With tens of millions of Americans – native and foreign-born – currently unable to support a family at even lower-middle-class standards, should the federal government continue to import hundreds of thousands of new foreign workers to compete with the most vulnerable of our countrymen and women?

Most Americans want to stop such insensitive competition. They are FOR a life of dignity for even the lowest skilled of workers. Congress should show some compassion.

FOR MIDDLE-CLASS OPPORTUNITIES FOR IMMIGRANTS AND BLACK AMERICANS

Most economists are agreed that the workers hurt most by high immigration this year are the immigrants who came last year. They are exposed to the most direct labor competition.

The majority of Americans – who oppose high immigration – reject the idea of the federal government constantly reinforcing a semi-permanent under-class of foreign laborers.

Most Americans are FOR a society in which all Americans – including the foreign-born can live middle-class lifestyles. Congress should show some compassion toward the immigrants of this country.

And Congress should show some compassion toward the descendents of U.S. slavery who are only slightly less harmed by continued high immigration. The only time black Americans have made substantial economic progress in this country has been during periods of low immigration and tight labor markets.

FOR EASY PERSONAL MOBILITY WITHOUT TRAFFIC GRIDLOCK

Most transportation planners concede that Americans will never give up the incredible personal mobility freedoms offered by the automobile – unless forced by the government.

The auto would pose little problem today if we had the 203-million population of 1970.

But more than 80 million people (most of them immigrants and their descendents) have been added to the country since then. Americans in large urban areas now must spend a significant part of their lives in maddening rush-hour traffic.

Recent national studies concede that the experts do not have a good idea of how to break the gridlock we have under the current population.

Imagine the transportation nightmare with the more than 400 million Americans the Census Bureau says will be living in this country by 2050 if Congress doesn't change immigration numbers.

Most Americans are FOR the ability to travel anywhere they choose, without gridlock. Congress should have some compassion for American motorists.

FOR INDIVIDUAL LIBERTIES

Most Americans place an extremely high value on the American tradition of generous individual liberties and of limiting regimentation and regulation to as little as is necessary for the common good.

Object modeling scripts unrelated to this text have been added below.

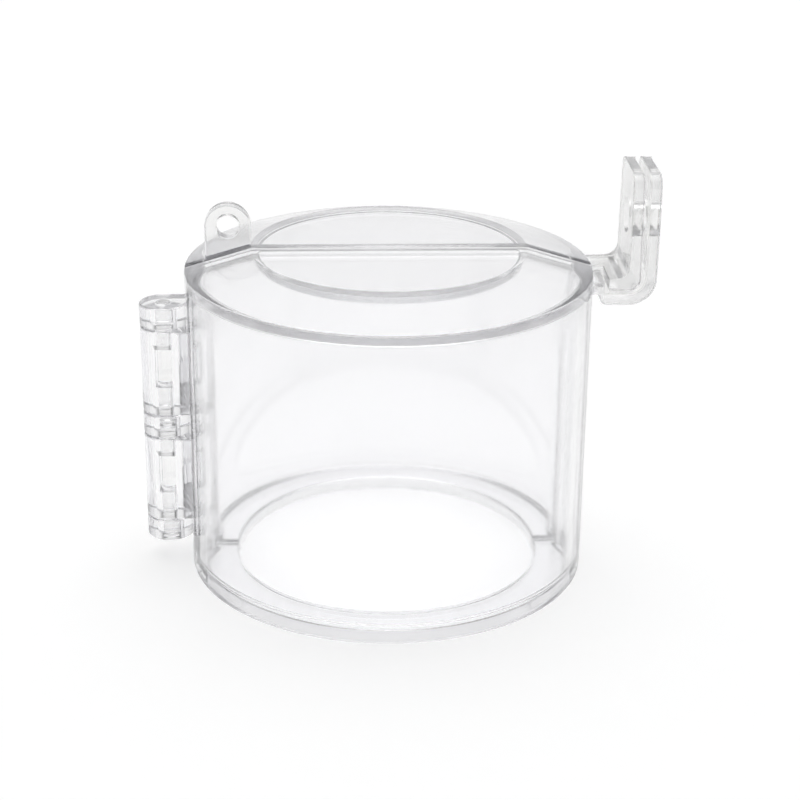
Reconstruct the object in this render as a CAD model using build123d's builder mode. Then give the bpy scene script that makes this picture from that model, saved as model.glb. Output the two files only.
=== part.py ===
"""Clear clamshell cover that closes round a pushbutton and is held shut by a padlock.

The origin is the centre of the base opening, on the plane that the cover stands on, with Z up.
The cover parts in the XZ plane: the rear half lies at +Y, the front half at -Y, the hinge is
at -X and the padlock ears are at +X. All lengths are in millimetres.
"""
import os
from math import atan, cos, tan

from build123d import *

# Round cover
outer_radius = 40.0
wall = 2.6
rim_height = 62.2
rim_round = 0.5
parting_gap = 0.3

# Lid: a shallow cone that rises from the rim to a flat crown, with a round pad under the crown
cone_width = 13.0
crown_rise = 3.9
lid_thickness = 2.6
pad_inset = 0.8
pad_depth = 1.9

# Ledge round the base opening
ledge_width = 6.8
ledge_thickness = 2.7
ledge_fillet = 2.6

# Rib that stiffens each half along the parting, with its depth from the wall's and the lid's outer face
rib_depth = 4.8
lid_rib_depth = 4.2
rib_width = 1.8

# Tether tab on the rear half of the lid
tab_inset = 8.6
tab_radius = 4.5
tab_thickness = 2.7
tab_setback = 0.35
tab_hole_radius = 2.2
tab_hole_rise = 7.7

# Hinge
hinge_offset = 4.4
barrel_radius = 4.7
hinge_sill = 4.8
hinge_drop = 7.3
short_knuckle = 4.5
knuckle_gap = 0.35
knuckle_chamfer = 0.4
barrel_clearance = 0.35

# Hinge pins and the windows of the long knuckles
pin_radius = 1.6
snug_clearance = 0.02
running_clearance = 0.06
pin_spacing = 0.4
pin_chamfer = 0.3
window_head = 3.6
window_sill = 6.0

# Padlock ears
ear_standoff = 6.1
ear_thickness = 2.55
ear_spacing = 0.7
ear_depth = 17.0
ear_rise = 20.2
ear_corner = 3.0
padlock_hole_radius = 3.5
padlock_hole_drop = 10.0

# Arms that carry the ears
arm_thickness = 2.5
arm_spacing = 0.4
arm_drop = 0.45
neck_length = 1.5
neck_spacing = 0.9
neck_drop = 1.05
step_width = 0.8
inside_bend = 2.7
outside_bend = 2.3
heel_round = 1.2

# Sizes that follow
inner_radius = outer_radius - wall
ledge_radius = inner_radius - ledge_width
crown_radius = outer_radius - cone_width
crown_height = rim_height + crown_rise
cone_slope = crown_rise / cone_width
cone_angle = atan(cone_slope)
pad_radius = crown_radius - pad_inset

hinge_x = -(outer_radius + hinge_offset)
hinge_axis = Axis((hinge_x, 0, 0), (0, 0, 1))
hinge_top = rim_height - hinge_drop
long_knuckle = (hinge_top - hinge_sill - 3 * short_knuckle - 4 * knuckle_gap) / 2
lower_long = hinge_sill + short_knuckle + knuckle_gap
middle_short = lower_long + long_knuckle + knuckle_gap
upper_long = middle_short + short_knuckle + knuckle_gap
top_short = upper_long + long_knuckle + knuckle_gap
middle_height = middle_short + short_knuckle / 2
snug_radius = pin_radius + snug_clearance
running_radius = pin_radius + running_clearance

ear_top = rim_height + ear_rise
inner_ear = outer_radius + ear_standoff
outer_ear = inner_ear + ear_thickness + ear_spacing
root_x = outer_radius - wall / 2
neck_end = outer_radius + neck_length
upper_arm_top = rim_height - arm_drop
upper_arm_bottom = upper_arm_top - arm_thickness
lower_arm_top = upper_arm_bottom - arm_spacing
lower_arm_bottom = lower_arm_top - arm_thickness
padlock_hole_height = ear_top - padlock_hole_drop

rear_parting = Plane.XZ.offset(-parting_gap / 2)
front_parting = Plane.XZ.offset(parting_gap / 2)


def lid_height(radius, inset=0.0):
    """Height of the cone at a radius, or of the surface that lies a given inset below it."""
    return rim_height + cone_slope * (outer_radius - radius) - inset / cos(cone_angle)


def crown_edge(inset):
    """Radius where the flat crown meets the cone, on the surface at a given inset."""
    return crown_radius - inset * tan(cone_angle / 2)


def shell_section():
    """Half section of the round cover, from its axis to its wall."""
    with BuildSketch(Plane.XZ) as section:
        with BuildLine():
            Polyline(
                (0, crown_height),
                (crown_radius, crown_height),
                (outer_radius, rim_height),
                (outer_radius, 0),
                (ledge_radius, 0),
                (ledge_radius, ledge_thickness),
                (inner_radius, ledge_thickness),
                (inner_radius, lid_height(inner_radius, lid_thickness)),
                (crown_edge(lid_thickness), crown_height - lid_thickness),
                (pad_radius, crown_height - lid_thickness),
                (pad_radius, crown_height - lid_thickness - pad_depth),
                (0, crown_height - lid_thickness - pad_depth),
                close=True,
            )
        make_face()
        foot = section.vertices().sort_by_distance((inner_radius, ledge_thickness))[0]
        fillet(foot, ledge_fillet)
        rim = section.vertices().sort_by_distance((outer_radius, rim_height))[0]
        fillet(rim, rim_round)
    return section.sketch


def dome_points(side_inset, lid_inset):
    """Corners of the front outline of the cover, drawn in from its wall and from its lid."""
    side = outer_radius - side_inset
    edge = crown_edge(lid_inset)
    shoulder = lid_height(side, lid_inset)
    right = [
        (edge, crown_height - lid_inset),
        (side, shoulder),
        (side, ledge_thickness / 2),
    ]
    left = [(-x, z) for x, z in reversed(right)]
    return left + right


def rib_outline():
    """Rib along the parting: it starts within the wall and the lid and stands into the cover."""
    with BuildSketch(Plane.XZ) as outline:
        with BuildLine():
            Polyline(*dome_points(wall / 2, lid_thickness / 2), close=True)
        make_face()
        with BuildLine():
            Polyline(*dome_points(rib_depth, lid_rib_depth), close=True)
        make_face(mode=Mode.SUBTRACT)
    return outline.sketch


def knuckle_section(bottom, height):
    """Half section of a hinge barrel with chamfered rims."""
    with BuildSketch(Plane.XZ) as section:
        with Locations((hinge_x, bottom)):
            Rectangle(barrel_radius, height, align=(Align.MIN, Align.MIN))
        chamfer(section.vertices().group_by(Axis.X)[-1], knuckle_chamfer)
    return section.sketch


def leaf_outline(bottom, side):
    """Leaf between a barrel and the wall, on one side of the parting."""
    lean = Align.MIN if side > 0 else Align.MAX
    with BuildSketch(Plane.XY.offset(bottom)) as outline:
        with Locations((hinge_x, side * parting_gap / 2)):
            Rectangle(-root_x - hinge_x, barrel_radius - parting_gap / 2, align=(Align.MIN, lean))
    return outline.sketch


def hinge_circle(height, radius):
    """Circle round the hinge axis at a height."""
    with BuildSketch(Plane.XY.offset(height)) as outline:
        with Locations((hinge_x, 0)):
            Circle(radius)
    return outline.sketch


def window_outline(bottom):
    """Front window of a long knuckle, as wide as its bore."""
    height = long_knuckle - window_sill - window_head
    with BuildSketch(Plane.XZ) as outline:
        with Locations((hinge_x, bottom + window_sill)):
            Rectangle(2 * running_radius, height, align=(Align.CENTER, Align.MIN))
    return outline.sketch


def tab_outline():
    """Tether tab: an arch round its hole that stands on the cone of the lid."""
    centre = -(outer_radius - tab_inset)
    left = centre - tab_radius
    right = centre + tab_radius
    height = rim_height + tab_hole_rise
    foot = lid_thickness / 2
    with BuildSketch(rear_parting.offset(-tab_setback)) as outline:
        with BuildLine():
            Polyline(
                (left, height),
                (left, lid_height(-left, foot)),
                (right, lid_height(-right, foot)),
                (right, height),
            )
            ThreePointArc((right, height), (centre, height + tab_radius), (left, height))
        make_face()
        with Locations((centre, height)):
            Circle(tab_hole_radius, mode=Mode.SUBTRACT)
    return outline.sketch


def bent_ear(start, face, bottom, inner_bend, outer_bend):
    """Front outline of an arm that runs out from a start and turns up into its ear."""
    back = face + ear_thickness
    with BuildSketch(Plane.XZ) as outline:
        with BuildLine():
            Polyline(
                (start, bottom),
                (back, bottom),
                (back, ear_top),
                (face, ear_top),
                (face, bottom + arm_thickness),
                (start, bottom + arm_thickness),
                close=True,
            )
        make_face()
        near = outline.vertices().sort_by_distance((face, bottom + arm_thickness))[0]
        fillet(near, inner_bend)
        far = outline.vertices().sort_by_distance((back, bottom))[0]
        fillet(far, outer_bend)
    return outline.sketch


def neck_outline(plane, start, bottom, end, top):
    """Upright rectangle of a neck, or of the step below it, on a parting plane."""
    with BuildSketch(plane) as outline:
        with Locations((start, bottom)):
            Rectangle(end - start, top - bottom, align=(Align.MIN, Align.MIN))
    return outline.sketch


def padlock_hole(face):
    """Padlock hole on the near face of an ear."""
    with BuildSketch(Plane.YZ.offset(face)) as outline:
        with Locations((0, padlock_hole_height)):
            Circle(padlock_hole_radius)
    return outline.sketch


def make_back_shell():
    """Rear half: lid, wall, ledge and rib, tether tab, inner ear and the three short knuckles."""
    half_depth = ear_depth / 2 - parting_gap / 2
    with BuildPart() as back_shell:
        revolve(shell_section(), axis=Axis.Z)
        extrude(rib_outline(), amount=-rib_width - parting_gap / 2)
        split(bisect_by=rear_parting, keep=Keep.BOTTOM)
        extrude(tab_outline(), amount=-tab_thickness)
        for height in (lower_long, upper_long):
            extrude(
                hinge_circle(height - knuckle_gap, barrel_radius + barrel_clearance),
                amount=long_knuckle + 2 * knuckle_gap,
                mode=Mode.SUBTRACT,
            )
        for height in (hinge_sill, middle_short, top_short):
            revolve(knuckle_section(height, short_knuckle), axis=hinge_axis)
            extrude(leaf_outline(height, 1), amount=short_knuckle)
            extrude(hinge_circle(height, snug_radius), amount=short_knuckle, mode=Mode.SUBTRACT)
        extrude(
            bent_ear(neck_end + neck_spacing, inner_ear, upper_arm_bottom, inside_bend, outside_bend),
            amount=ear_depth / 2,
            both=True,
        )
        extrude(
            neck_outline(
                rear_parting, root_x, upper_arm_bottom, neck_end + neck_spacing, upper_arm_top
            ),
            amount=-half_depth,
        )
        corners = back_shell.edges().filter_by(Axis.X).group_by(Axis.Z)[-1]
        fillet(corners, ear_corner)
        extrude(padlock_hole(inner_ear), amount=ear_thickness, mode=Mode.SUBTRACT)
    return back_shell


def make_front_shell():
    """Front half: lid, wall, ledge and rib, outer ear and the two long knuckles with windows."""
    half_depth = ear_depth / 2 - parting_gap / 2
    heel_x = neck_end - step_width
    neck_top = rim_height - neck_drop
    with BuildPart() as front_shell:
        revolve(shell_section(), axis=Axis.Z)
        extrude(rib_outline(), amount=rib_width + parting_gap / 2)
        split(bisect_by=front_parting, keep=Keep.TOP)
        for height in (hinge_sill, middle_short, top_short):
            extrude(
                hinge_circle(height - knuckle_gap, barrel_radius + barrel_clearance),
                amount=short_knuckle + 2 * knuckle_gap,
                mode=Mode.SUBTRACT,
            )
        for height in (lower_long, upper_long):
            revolve(knuckle_section(height, long_knuckle), axis=hinge_axis)
            extrude(leaf_outline(height, -1), amount=long_knuckle)
            extrude(hinge_circle(height, running_radius), amount=long_knuckle, mode=Mode.SUBTRACT)
            extrude(window_outline(height), amount=2 * barrel_radius, mode=Mode.SUBTRACT)
        extrude(
            bent_ear(
                heel_x, outer_ear, lower_arm_bottom,
                outside_bend + ear_spacing, outside_bend + ear_spacing + ear_thickness,
            ),
            amount=ear_depth / 2,
            both=True,
        )
        extrude(
            neck_outline(front_parting, heel_x, lower_arm_bottom, neck_end, neck_top),
            amount=half_depth,
        )
        extrude(
            neck_outline(front_parting, root_x, neck_top - arm_thickness, neck_end, neck_top),
            amount=half_depth,
        )
        arm_edges = front_shell.edges().filter_by(Axis.Y)
        fillet(arm_edges.sort_by_distance((heel_x, 0, lower_arm_bottom))[0], heel_round)
        corners = front_shell.edges().filter_by(Axis.X).group_by(Axis.Z)[-1]
        fillet(corners, ear_corner)
        extrude(padlock_hole(outer_ear), amount=ear_thickness, mode=Mode.SUBTRACT)
    return front_shell


def make_pin(bottom, top):
    """Hinge pin with chamfered ends."""
    with BuildPart() as pin:
        extrude(hinge_circle(bottom, pin_radius), amount=top - bottom)
        chamfer(pin.edges().filter_by(GeomType.CIRCLE), pin_chamfer)
    return pin


back_shell = make_back_shell()
front_shell = make_front_shell()
upper_hinge_pin = make_pin(middle_height + pin_spacing / 2, hinge_top)
lower_hinge_pin = make_pin(hinge_sill, middle_height - pin_spacing / 2)

back_shell.part.label = "back_shell"
front_shell.part.label = "front_shell"
upper_hinge_pin.part.label = "upper_hinge_pin"
lower_hinge_pin.part.label = "lower_hinge_pin"

os.makedirs("parts", exist_ok=True)
export_step(back_shell.part, "parts/back_shell.step")
export_step(front_shell.part, "parts/front_shell.step")
export_step(upper_hinge_pin.part, "parts/upper_hinge_pin.step")
export_step(lower_hinge_pin.part, "parts/lower_hinge_pin.step")
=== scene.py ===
"""Clear clamshell lockout cover on a pale floor.

The two halves are drawn again with fine, rounded meshes on the sizes of the solids, because a
clear moulding shows every flat facet and every sharp edge. Lengths are in millimetres until a
mesh is made. Places in the materials and of the camera are in metres.
"""
import bmesh
import bpy
import math
from mathutils import Matrix, Vector


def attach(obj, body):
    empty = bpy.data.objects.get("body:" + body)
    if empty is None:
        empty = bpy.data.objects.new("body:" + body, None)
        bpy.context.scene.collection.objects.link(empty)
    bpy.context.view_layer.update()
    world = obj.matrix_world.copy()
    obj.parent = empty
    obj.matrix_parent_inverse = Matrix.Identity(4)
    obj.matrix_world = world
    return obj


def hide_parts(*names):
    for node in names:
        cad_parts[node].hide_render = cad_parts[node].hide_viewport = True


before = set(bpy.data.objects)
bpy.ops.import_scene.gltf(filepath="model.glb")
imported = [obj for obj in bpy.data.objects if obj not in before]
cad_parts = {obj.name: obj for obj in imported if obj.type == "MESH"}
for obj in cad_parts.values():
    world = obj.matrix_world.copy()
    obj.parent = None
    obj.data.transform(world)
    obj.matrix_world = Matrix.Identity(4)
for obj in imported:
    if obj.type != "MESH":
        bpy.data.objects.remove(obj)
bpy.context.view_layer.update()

# Round cover. Each half stands back from the parting plane by the gap.
OUTER = 40.0
WALL = 2.6
RIM = 62.2
GAP = 0.15

# Lid: a shallow cone that rises to a flat crown, with a round pad under the crown
CONE_WIDE = 13.0
CONE_RISE = 3.9
CONE_THICK = 3.2
LID_THICK = 2.6
PAD = 25.6
PAD_DEPTH = 1.9
SLOPE = CONE_RISE / CONE_WIDE
CROWN = OUTER - CONE_WIDE
TOP = RIM + CONE_RISE

# Ring round the base opening
RING = 30.6
RING_HIGH = 2.7

# Ribs along the parting edge, inside the wall and under the lid
RIB_WIDE = 1.8
WALL_RIB = 2.2
LID_RIB = 1.0
RIB_ROOT = 0.3
RUN_OUT = 8.0
RUN_OUT_ROWS = 12

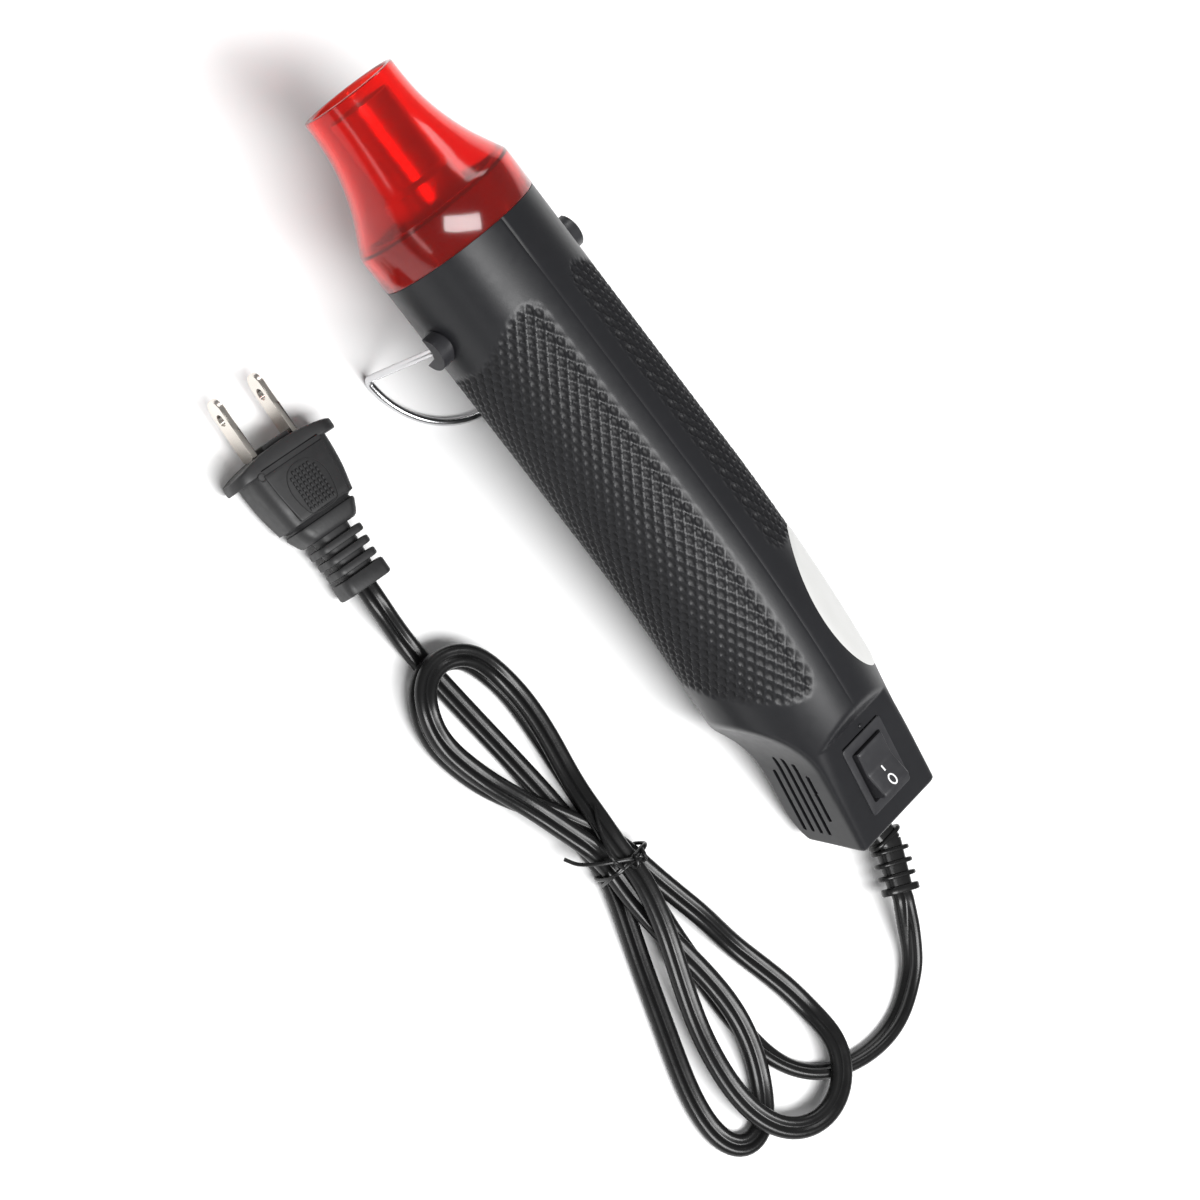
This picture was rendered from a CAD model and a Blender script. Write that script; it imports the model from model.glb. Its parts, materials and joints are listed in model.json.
# An embossing heat tool on its wire stand, with its tied cord and plug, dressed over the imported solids.
# Lengths in this script are millimetres until piece() turns them into metres.
import json
import math

import bmesh
import bpy
from mathutils import Matrix, Vector


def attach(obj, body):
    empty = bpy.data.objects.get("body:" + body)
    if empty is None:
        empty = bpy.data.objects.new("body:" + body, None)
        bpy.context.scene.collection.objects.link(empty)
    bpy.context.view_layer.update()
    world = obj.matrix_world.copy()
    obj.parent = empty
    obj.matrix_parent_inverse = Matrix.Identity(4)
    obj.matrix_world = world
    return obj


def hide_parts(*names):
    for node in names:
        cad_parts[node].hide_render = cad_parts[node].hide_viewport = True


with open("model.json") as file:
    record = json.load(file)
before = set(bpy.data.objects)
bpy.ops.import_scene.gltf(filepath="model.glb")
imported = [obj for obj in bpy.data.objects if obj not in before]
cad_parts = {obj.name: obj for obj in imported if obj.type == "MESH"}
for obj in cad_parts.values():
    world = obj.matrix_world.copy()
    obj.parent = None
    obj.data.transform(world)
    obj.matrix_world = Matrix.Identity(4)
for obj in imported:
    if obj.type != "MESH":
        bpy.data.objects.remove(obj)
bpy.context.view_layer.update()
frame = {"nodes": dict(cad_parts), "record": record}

# ---- Camera: the tool is photographed from above, from its left and a little behind the nozzle,
# with the barrel running down the picture from upper left to lower right.
joints = {j["name"]: j for j in frame["record"]["behaviour"]["joints"]}
PIVOT = Vector(joints["stand_swing"]["pos_m"]) * 1000
TOWARD_CAMERA = Vector((0.13126, 0.45762, 0.87941))
PICTURE_UP = Vector((0.75608, -0.61996, 0.20976))
AIM = Vector((PIVOT.x - 72.0, 28.9, 30))
CAMERA_DISTANCE = 937.4
camera = bpy.data.objects.new("camera", bpy.data.cameras.new("camera"))
bpy.context.collection.objects.link(camera)
camera.data.lens = 116.1
camera.data.sensor_width = 36
side = PICTURE_UP.cross(TOWARD_CAMERA).normalized()
upright = TOWARD_CAMERA.cross(side).normalized()
camera.matrix_world = Matrix.Translation((AIM + TOWARD_CAMERA * CAMERA_DISTANCE) / 1000) @ Matrix(
    (side, upright, TOWARD_CAMERA)
).transposed().to_4x4()
bpy.context.scene.camera = camera


# ---- The cord: flat twin flex, two copper cores side by side in one glossy black vinyl cover.
# It leaves the strain relief, lies on the table, goes four times round the hank and ends in the plug.
class Reading:
    """A number that changes over a surface. Sums with readings add Math nodes."""

    def __init__(self, finish, socket):
        self.finish = finish
        self.socket = socket

    def _sum(self, operation, other):
        return self.finish.node("ShaderNodeMath", {"operation": operation}, {0: self, 1: other})

    def __add__(self, other):
        return self._sum("ADD", other)

    def __mul__(self, other):
        return self._sum("MULTIPLY", other)

    __radd__ = __add__
    __rmul__ = __mul__


class Finish:
    """One real finish as a material: a Principled surface whose sockets take numbers or readings."""

    def __init__(self, name, plain_colour, **sockets):
        self.material = bpy.data.materials.new(name)
        self.material.use_nodes = True
        self.material.diffuse_color = (*plain_colour, 1)
        self.tree = self.material.node_tree
        self.shader = self.tree.nodes["Principled BSDF"]
        self.give(self.shader, "Base Color", plain_colour)
        for socket, value in sockets.items():
            self.give(self.shader, socket.replace("_", " "), value)

    def give(self, node, socket, value):
        if isinstance(value, Reading):
            self.tree.links.new(value.socket, node.inputs[socket])
        elif isinstance(value, tuple):
            node.inputs[socket].default_value = (*value, 1)
        else:
            node.inputs[socket].default_value = value

    def node(self, kind, settings, sockets, out=0):
        """A new node: its settings come first, then the values or readings of its sockets."""
        node = self.tree.nodes.new(kind)
        for setting, value in settings.items():
            setattr(node, setting, value)
        for socket, value in sockets.items():
            self.give(node, socket, value)
        return Reading(self, node.outputs[out])

    def grain(self, scale, detail):
        """Noise of about 0 to 1 that is fixed to the piece, with scale in lumps a metre."""
        place = self.node("ShaderNodeTexCoord", {}, {}, out="Object")
        return self.node("ShaderNodeTexNoise", {}, {"Vector": place, "Scale": scale, "Detail": detail})

    def colours(self, share, first, second):
        """Base colour from the first to the second as the share goes from 0 to 1."""
        mixed = self.node("ShaderNodeMix", {"data_type": "RGBA"}, {0: share, 6: first, 7: second}, out=2)
        self.give(self.shader, "Base Color", mixed)

    def dulled(self, dullness, least):
        """Roughness that rises from the least value with a reading."""
        self.give(self.shader, "Roughness", dullness + least)

    def bumps(self, height, strength, depth_mm):
        """Fine relief that only tilts the light, such as the grain of a mould."""
        bump = self.node("ShaderNodeBump", {}, {"Height": height, "Strength": strength,
                                               "Distance": depth_mm / 1000}, out="Normal")
        self.give(self.shader, "Normal", bump)


def piece(name, points, faces, finish, body, slot, stands_for=(), sharp=30):
    """A new piece from points in millimetres, riding on a body and taking a slot of the record."""
    mesh = bpy.data.meshes.new(name)
    mesh.from_pydata([Vector(p) / 1000 for p in points], [], faces)
    made = bpy.data.objects.new(name, mesh)
    bpy.context.collection.objects.link(made)
    mesh.validate()
    bm = bmesh.new()
    bm.from_mesh(mesh)
    bmesh.ops.recalc_face_normals(bm, faces=bm.faces)
    bm.to_mesh(mesh)
    bm.free()
    mesh.shade_smooth()
    mesh.set_sharp_from_angle(angle=math.radians(sharp))
    mesh.materials.append(finish.material)
    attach(made, body)
    if stands_for:
        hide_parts(*stands_for)
    return made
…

The growth of the U.S. from 130 million during World War II to nearly 285 million today has placed enormous pressures on individual liberty.

Americans have moved to small families to prevent a repeat of that. But Congress insists on overriding those decisions – intent on more than TRIPLING the World War II population by the year 2050.

FOR ENVIRONMENTAL QUALITY

In 1970, we achieved a national consensus to stop squandering our natural resources and to restore and preserve the quality of our water, air, eco-systems, and bio-diversity for future generations. Americans are FOR the idea of meeting most of those goals by the 1990s.

After enormous expenditures, there have been great improvements. But largely because there are 80 million more people today flushing toilets, etc, 40% of our lakes and streams still don't meet the fishable and swimmable goal. Every day, urban sprawl gobbles up square miles of prime farmland, natural habitat and recreational spaces.

Until cherished environmental goals can be met and the destruction of eco-systems curbed under the current size of population, Congress is an environmental outlaw in its immigration program of coercive population growth.

FOR SURVIVAL OF THE LIFESTYLES OF SMALL CITIES, TOWNS, AND RURAL AREAS

Instead of many types of lifestyles and local cultures to choose from, Americans are finding all cities becoming more and more like New York City and Los Angeles.

Under current immigration policy, population growth adds the equivalent of another Detroit, Denver, Miami, and Washington, D.C. – EVERY YEAR!

Such federally-coerced massive population growth almost guarantees that mid-size cities without big-city traffic jams today cannot long escape them.

And any smaller cities, towns, and rural areas within 50 miles of the present outskirts of a large city are destined to be swallowed inside the ever-marching sprawl of the big cities.

It is not only the residents of those areas who will lose their ability for a lifestyle different from the congested urban one. Many small cities and towns throughout the Mountain West, Midwest, and South are finding their local cultures turned upside down almost overnight by one of two phenomenon: (1) brand new flows of immigrants who over barely a decade make up 20-30% of school populations, (2) even larger flows of American-born refugees who flee the immigration-confusion of the coasts and through sheer numbers transform the job markets and social mores of the locals.

Americans are FOR the ability of any resident to move around the country. But they also are FOR enough stability so that residents of every community are not in constant dread of seeing their way of life changed suddenly against their will.

How about some compassion for local communities?